What first attracted you to this organization?
I believe in European values, and I am convinced that the ECB plays an essential role in European stability. As a European citizen, I feel proud to work here and to contribute to the overall European project.
What’s the best thing about working for your organization?
Since the outset, I have been impressed by the high level of skill and the competence of my colleagues at the ECB, as well as the vast array of topics covered and the synergies between them. In particular, within IT, it has been amazing to see people’s professionalism and flexibility to delivering results, despite high demand and constantly changing needs. Furthermore, as in other European Union institutions, the possibility of working in a multicultural environment is invaluable. I also like having contact with other institutions and companies across Europe.
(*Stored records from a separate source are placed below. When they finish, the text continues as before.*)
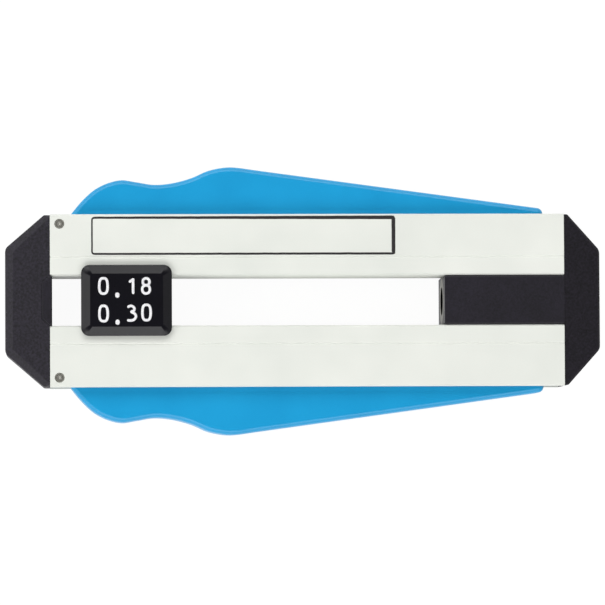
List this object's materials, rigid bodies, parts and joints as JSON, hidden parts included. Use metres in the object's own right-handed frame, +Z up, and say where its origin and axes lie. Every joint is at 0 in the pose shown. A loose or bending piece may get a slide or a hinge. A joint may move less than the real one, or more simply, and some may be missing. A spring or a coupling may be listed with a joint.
{
  "type": "fibre stripper",
  "caption": "Flat pocket stripper for optical fibre: two rails and end caps round a window, two side handles that close notched blades on the fibre, and a sliding length stop.",
  "frame": {"origin": "centre of the bounding box's bottom: under the middle of the tool, on the surface that its back lies on", "axes": "+X along the fibre axis from the entry nose to the rear cap; +Y across the tool towards the upper handle; +Z up out of the back, through the slider's plate"},
  "size_m": [0.1, 0.045, 0.0142],
  "materials": {
    "rail_white": "off-white moulded plastic, fine matt texture",
    "grip_blue": "light blue moulded plastic, satin",
    "cap_black": "black moulded plastic, fine spark-eroded grain",
    "slider_black": "black moulded plastic, smooth and satin",
    "pin_steel": "turned steel, dull grey",
    "spring_steel": "drawn spring wire and strip",
    "blade_steel": "ground hardened steel",
    "sleeve_grey": "dull anodised aluminium, turned",
    "bush_brass": "turned brass"
  },
  "bodies": {
    "frame": {"rail_upper": "rail_white", "rail_lower": "rail_white", "front_cap": "cap_black", "rear_cap": "cap_black", "guide_insert": "cap_black", "entry_bush": "bush_brass", "tail_block": "cap_black", "bore_sleeve": "sleeve_grey", "front_dowels": "pin_steel", "rear_dowels": "pin_steel", "rear_screws": "pin_steel", "pivot_pin_upper": "pin_steel", "pivot_pin_lower": "pin_steel", "return_spring_upper": "spring_steel", "return_spring_lower": "spring_steel"},
    "upper_grip": {"handle_upper": "grip_blue", "blade_upper": "blade_steel", "blade_clamp_upper": "pin_steel", "blade_screws_upper": "pin_steel"},
    "lower_grip": {"handle_lower": "grip_blue", "blade_lower": "blade_steel", "blade_clamp_lower": "pin_steel", "blade_screws_lower": "pin_steel"},
    "slider": {"slider_front": "slider_black", "slider_back": "slider_black", "slider_screws": "pin_steel", "friction_springs": "spring_steel"}
  },
  "joints": [
    {"name": "upper_squeeze", "type": "hinge", "parent": "frame", "child": "upper_grip", "pos_m": [0.037, 0.0093, 0.00625], "axis": [0, 0, 1], "range_deg": [0, 1.91], "stiffness_Nm_per_rad": 0.3, "springref_deg": -2.86, "deforming": ["return_spring_upper"]},
    {"name": "lower_squeeze", "type": "hinge", "parent": "frame", "child": "lower_grip", "pos_m": [0.037, -0.0093, 0.00625], "axis": [0, 0, -1], "range_deg": [0, 1.91], "stiffness_Nm_per_rad": 0.3, "springref_deg": -2.86, "deforming": ["return_spring_lower"]},
    {"name": "stop_slide", "type": "slide", "parent": "frame", "child": "slider", "axis": [1, 0, 0], "range_m": [-0.0045, 0.0464]}
  ]
}
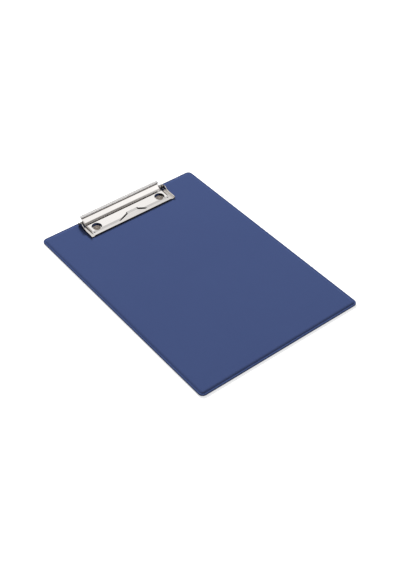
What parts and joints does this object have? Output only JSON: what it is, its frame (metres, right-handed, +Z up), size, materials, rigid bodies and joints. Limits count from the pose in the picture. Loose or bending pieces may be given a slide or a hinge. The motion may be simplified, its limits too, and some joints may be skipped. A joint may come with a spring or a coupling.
{
  "type": "clipboard",
  "caption": "Foil-covered A4 clipboard with welded edges, rounded corners and a low sprung lever clip at its head.",
  "frame": {"origin": "centre of the back face, at the bottom of the bounding box", "axes": "+Y towards the clip at the head, +X to the right as one writes on it, +Z up out of the front face"},
  "size_m": [0.23, 0.32, 0.0147],
  "materials": {
    "greyboard": "raw grey millboard",
    "front_foil": "fine-grained dark blue PVC foil",
    "back_foil": "fine-grained dark blue PVC foil",
    "base_steel": "bright nickel plate",
    "lever_steel": "bright nickel plate",
    "pin_steel": "drawn steel, nickel plated",
    "spring_wire": "drawn spring wire",
    "rivet_steel": "nickel-plated steel, formed",
    "washer_steel": "nickel-plated steel"
  },
  "bodies": {
    "board": {"core_board": "greyboard", "cover_front": "front_foil", "cover_back": "back_foil", "clip_base": "base_steel", "hinge_pin": "pin_steel", "rivet_left": "rivet_steel", "rivet_right": "rivet_steel", "washer_left": "washer_steel", "washer_right": "washer_steel"},
    "lever": {"clip_lever": "lever_steel", "spring_left": "spring_wire", "spring_right": "spring_wire"}
  },
  "joints": [
    {"name": "lever_hinge", "type": "hinge", "parent": "board", "child": "lever", "pos_m": [0, 0.1533, 0.0053], "axis": [-1, 0, 0], "range_deg": [0, 50], "stiffness_Nm_per_rad": 0.3, "springref_deg": -80.21, "deforming": ["spring_left", "spring_right"]}
  ]
}
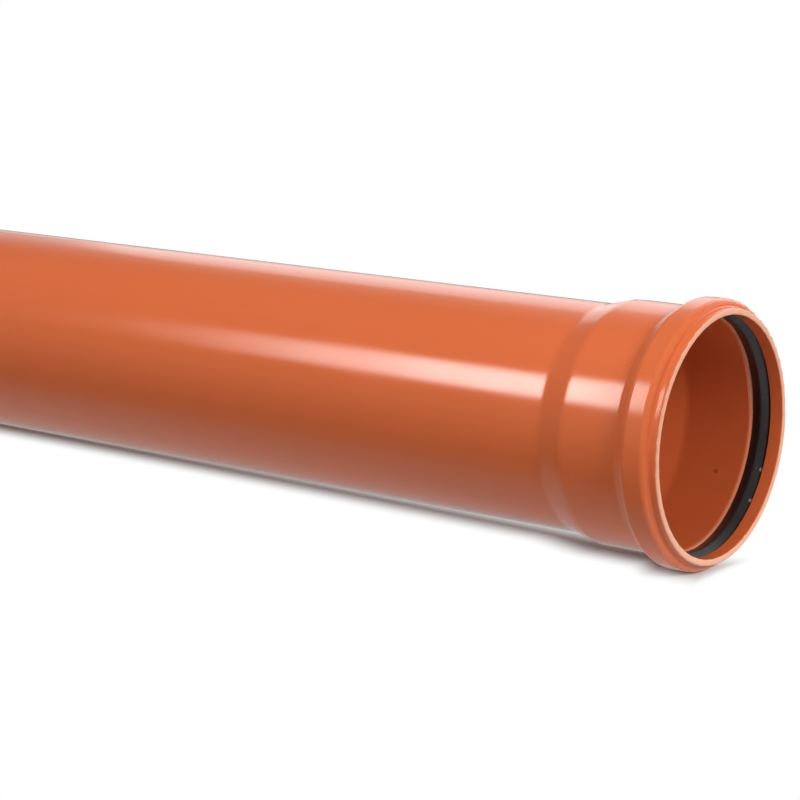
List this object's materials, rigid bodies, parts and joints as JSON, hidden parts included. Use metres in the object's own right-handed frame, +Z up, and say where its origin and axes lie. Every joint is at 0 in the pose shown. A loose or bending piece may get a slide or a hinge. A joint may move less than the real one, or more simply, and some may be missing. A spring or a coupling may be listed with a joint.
{
  "type": "pvc sewer pipe",
  "caption": "Straight orange-brown PVC-U sewer pipe with a bevelled plain end and a formed socket holding a black rubber sealing ring.",
  "frame": {"origin": "on the floor, under the middle of the lying pipe", "axes": "+X along the pipe towards its socket, +Z up; the pipe's axis rises by about half a degree towards the socket, because the bead is wider than the plain end"},
  "size_m": [1.0568, 0.127, 0.1271],
  "materials": {
    "pvc": "gloss",
    "seal_rubber": "satin"
  },
  "bodies": {
    "root": {"pipe": "pvc", "seal_ring": "seal_rubber"}
  },
  "joints": []
}
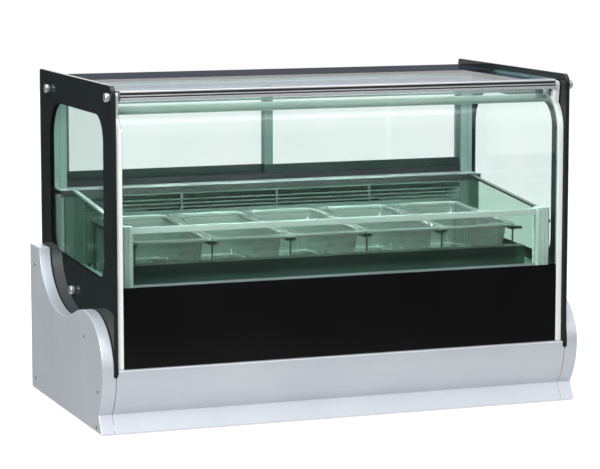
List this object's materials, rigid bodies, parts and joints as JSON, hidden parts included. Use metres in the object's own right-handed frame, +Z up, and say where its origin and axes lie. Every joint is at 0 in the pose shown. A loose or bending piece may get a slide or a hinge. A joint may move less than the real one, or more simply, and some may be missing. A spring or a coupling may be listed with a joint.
{
  "type": "countertop freezer showcase",
  "caption": "Countertop freezer display: painted base with moulded cheeks, black-edged side glasses, swing-up curved front pane, sliding rear doors and a row of clear lift-out pans.",
  "frame": {"origin": "centre of the footprint, on the surface that the feet stand on", "axes": "+X to the customer's right along the longest side, +Y from the customer's side to the serving side, +Z up"},
  "size_m": [1.09, 0.582, 0.727],
  "materials": {
    "silver_paint": "satin silver powder coat with a fine metallic grain",
    "black_glass": "tempered glass with a black enamel print",
    "clear_glass": "clear float glass, faintly green",
    "aluminium": "satin anodised",
    "stainless": "fine brushed",
    "chrome": "polished",
    "black_plastic": "fine satin",
    "rubber": "matte",
    "insulation": "rigid polyurethane foam",
    "galvanised": "galvanised sheet",
    "clear_plastic": "clear polycarbonate",
    "black_enamel": "gloss black enamel",
    "coil_metal": "finned, as rolled",
    "lamp_white": "opal diffuser"
  },
  "bodies": {
    "cabinet": {"front_fascia": "silver_paint", "cheek_cover_left": "silver_paint", "cheek_cover_right": "silver_paint", "rear_service_panel": "silver_paint", "side_glass_left": "black_glass", "side_glass_right": "black_glass", "top_glass": "black_glass", "inner_front_glass": "clear_glass", "inner_side_glass_left": "clear_glass", "inner_side_glass_right": "clear_glass", "top_front_profile": "aluminium", "door_head_track": "aluminium", "rear_upright_left": "aluminium", "rear_upright_right": "aluminium", "inner_front_rail": "aluminium", "inner_post_left": "aluminium", "inner_post_right": "aluminium", "inner_side_rail_left": "aluminium", "inner_side_rail_right": "aluminium", "tank_liner": "stainless", "air_louvre": "stainless", "rear_worktop": "stainless", "pan_rack": "stainless", "glass_bolt_front_left": "chrome", "glass_bolt_front_right": "chrome", "glass_bolt_rear_left": "chrome", "glass_bolt_rear_right": "chrome", "glass_bolt_lower_left": "chrome", "glass_bolt_lower_right": "chrome", "door_sill_track": "black_plastic", "mains_inlet": "black_plastic", "foot_front_left": "rubber", "foot_front_right": "rubber", "foot_rear_left": "rubber", "foot_rear_right": "rubber", "insulation_tub": "insulation", "base_chassis": "galvanised", "condenser_fan_motor": "galvanised", "evaporator_fan_motor": "galvanised", "compressor": "black_enamel", "condenser_coil": "coil_metal", "evaporator_coil": "coil_metal", "lamp": "lamp_white"},
    "front_pane": {"front_glass": "clear_glass", "glass_trim_left": "aluminium", "glass_trim_right": "aluminium"},
    "door_left": {"door_frame_left": "aluminium", "door_pane_left": "clear_glass"},
    "door_right": {"door_frame_right": "aluminium", "door_pane_right": "clear_glass"},
    "condenser_fan_rotor": {"condenser_fan": "black_plastic"},
    "evaporator_fan_rotor": {"evaporator_fan": "black_plastic"},
    "power_rocker": {"power_switch": "black_plastic"},
    "light_rocker": {"light_switch": "black_plastic"},
    "knob": {"thermostat_knob": "black_plastic"},
    "body_pan_1": {"pan_1": "clear_plastic"},
    "body_pan_2": {"pan_2": "clear_plastic"},
    "body_pan_3": {"pan_3": "clear_plastic"},
    "body_pan_4": {"pan_4": "clear_plastic"},
    "body_pan_5": {"pan_5": "clear_plastic"}
  },
  "joints": [
    {"name": "front_pane_hinge", "type": "hinge", "parent": "cabinet", "child": "front_pane", "pos_m": [0, -0.25365, 0.702], "axis": [-1, 0, 0], "range_deg": [0, 78]},
    {"name": "door_left_slide", "type": "slide", "parent": "cabinet", "child": "door_left", "axis": [1, 0, 0], "range_m": [0, 0.45]},
    {"name": "door_right_slide", "type": "slide", "parent": "cabinet", "child": "door_right", "axis": [-1, 0, 0], "range_m": [0, 0.45]},
    {"name": "pan_1_lift", "type": "slide", "parent": "cabinet", "child": "body_pan_1", "axis": [0, 0, 1], "range_m": [0, 0.12]},
    {"name": "pan_2_lift", "type": "slide", "parent": "cabinet", "child": "body_pan_2", "axis": [0, 0, 1], "range_m": [0, 0.12]},
    {"name": "pan_3_lift", "type": "slide", "parent": "cabinet", "child": "body_pan_3", "axis": [0, 0, 1], "range_m": [0, 0.12]},
    {"name": "pan_4_lift", "type": "slide", "parent": "cabinet", "child": "body_pan_4", "axis": [0, 0, 1], "range_m": [0, 0.12]},
    {"name": "pan_5_lift", "type": "slide", "parent": "cabinet", "child": "body_pan_5", "axis": [0, 0, 1], "range_m": [0, 0.12]},
    {"name": "condenser_fan_spin", "type": "hinge", "parent": "cabinet", "child": "condenser_fan_rotor", "pos_m": [0.265, 0.17635, 0.118], "axis": [0, 1, 0], "continuous": true},
    {"name": "evaporator_fan_spin", "type": "hinge", "parent": "cabinet", "child": "evaporator_fan_rotor", "pos_m": [0, 0.17535, 0.345], "axis": [0, 1, 0], "continuous": true},
    {"name": "power_switch_rock", "type": "hinge", "parent": "cabinet", "child": "power_rocker", "pos_m": [-0.4, 0.28135, 0.175], "axis": [1, 0, 0], "range_deg": [0, 16]},
    {"name": "light_switch_rock", "type": "hinge", "parent": "cabinet", "child": "light_rocker", "pos_m": [-0.36, 0.28135, 0.175], "axis": [1, 0, 0], "range_deg": [0, 16]},
    {"name": "thermostat_turn", "type": "hinge", "parent": "cabinet", "child": "knob", "pos_m": [-0.3, 0.28135, 0.175], "axis": [0, 1, 0], "range_deg": [0, 270]}
  ]
}
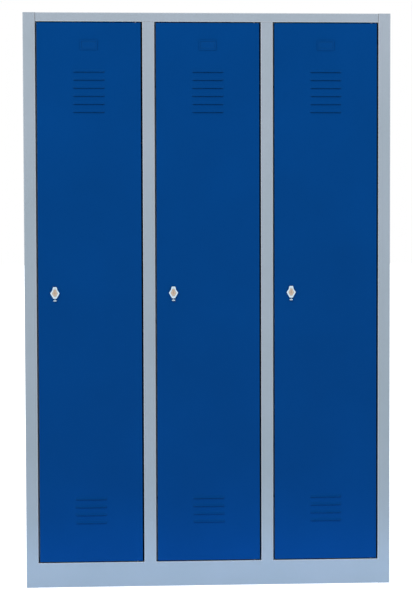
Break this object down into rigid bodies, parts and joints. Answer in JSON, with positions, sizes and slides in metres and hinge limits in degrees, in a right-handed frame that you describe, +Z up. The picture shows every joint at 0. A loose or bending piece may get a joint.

What are your proudest achievements with your organisation?
I am still quite new to the organisation, so I cannot mention any tangible achievements on the management side. However, I became Deputy Head of Division within a short period of time, and I am proud to have been brave enough to try it, to make it and to deal with all the consequences that I was aware taking this step would bring.
Nicest fact/surprise about your organization/employer?
As I mentioned earlier, it is a great place to work, full of possibilities to grow both professionally and personally.
What advice would you give other women interested in following in your footsteps?
Giving advice is difficult, as each of us has to find our own path, which depends on many factors. However in general my advice is to be self-aware, open-minded, always listen actively (suspending judgement) and being perceptive to the surrounding. Keep your private life out of your work environment and vice-versa but always bring them together to balance your life energy, your objectives and your choices. Women in particular should never get discouraged by stereotypes and rumours, because most of the time, even if it is not trivial or immediate, our actual value and results are what distinguishes us.